Right now, the 6.5 Creedmoor is gathering all the headlines and glory. Fifty years ago, the 7mm Remington Magnum was America’s darling, for some years the world’s most popular cartridge to carry a “magnum” suffix. Both, to me, are anomalies. America is .30-caliber country!

308 blacktail: An excellent blacktail from northern California, taken with a Winchester M88 in .308. The 88 is one of several lever-actions chambered to the .308. Able to fit into short actions, the .308 offers a much larger choice of both rifles and actions than the .30-06.

It started in 1892 with the .30-40 Krag, and continued in 1895 with the .30-30, now 125 years old and still selling well. Introduced in 1906, the powerful .30-06 became the American standard. Introduced in 1963, the .300 Winchester Magnum was at first reviled: Too short in the neck, caught up in Winchester’s catastrophic pre-’64/post-’64 shift, and designed to replace the revered .300 H&H. The .300 Winchester Magnum did not take off well. However, the sun, moon, and stars realigned. Over time the .300 Winchester Magnum, a proper American .30-caliber, booted the 7mm Remington Magnum as the most popular magnum cartridge.
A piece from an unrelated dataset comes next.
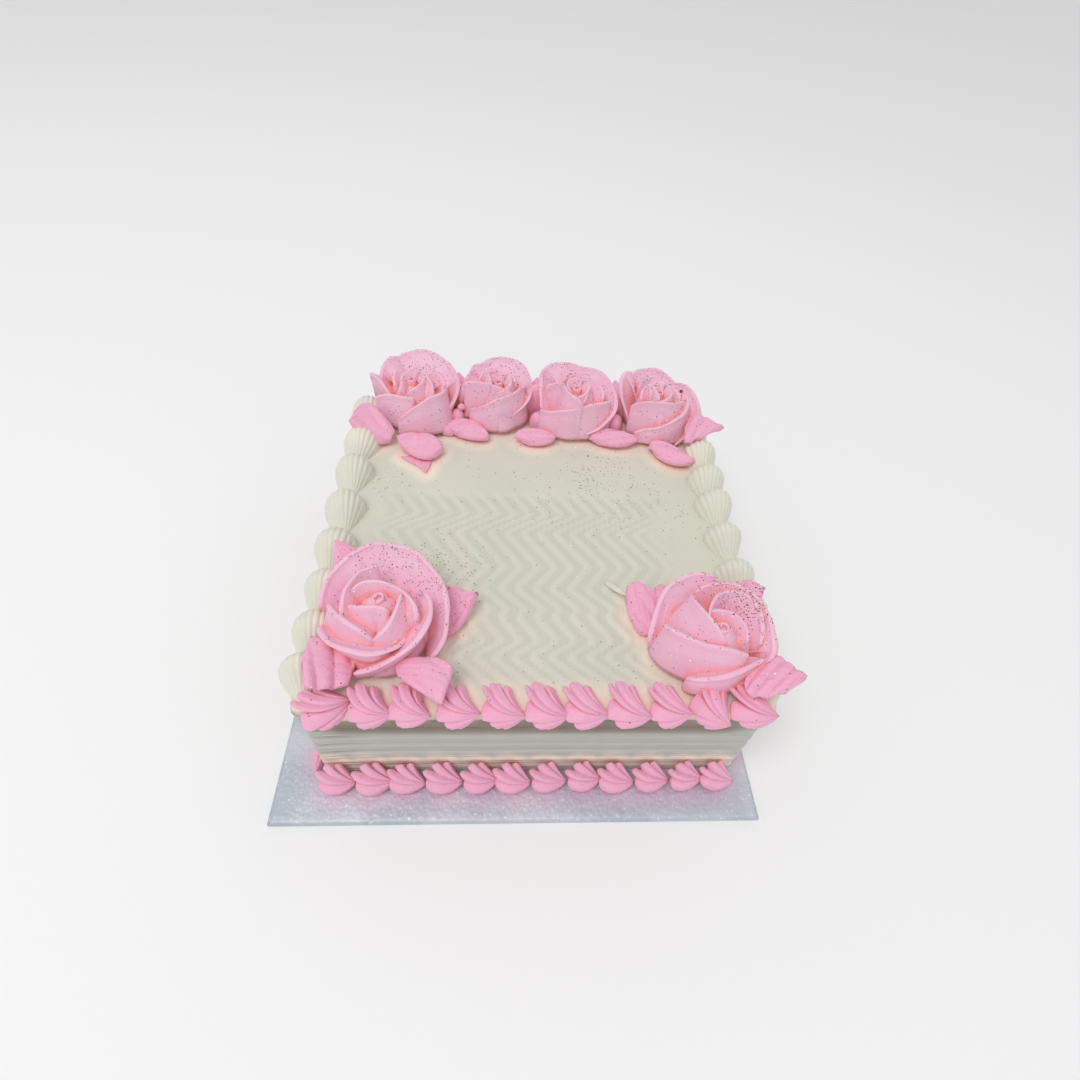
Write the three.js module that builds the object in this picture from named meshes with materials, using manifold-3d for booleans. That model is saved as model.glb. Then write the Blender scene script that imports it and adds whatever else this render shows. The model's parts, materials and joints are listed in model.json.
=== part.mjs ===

308 Dad M70: My Dad, Bud Boddington, took most of his game with this Winchester M70 .308. Dating to the 1950s, it has been shot little since Dad passed 20 years ago—but it still groups extremely well…like most .308s.
308 Dad M70: My Dad, Bud Boddington, took most of his game with this Winchester M70 .308. Dating to the 1950s, it has been shot little since Dad passed 20 years ago—but it still groups extremely well…like most .308s.

It remains to be seen if the 6.5mm Creedmoor will retain its current popularity, but I believe order will return to the universe and we will again become a .30-caliber nation, as we have been since the dawn of smokeless powder. However this plays out, two great and versatile .30-caliber cartridges will remain among our most popular choices. They are, of course, the .308 Winchester (aka 7.62×51 NATO) and the .30-06 Springfield (aka .30 U.S. Government, Model of 1906).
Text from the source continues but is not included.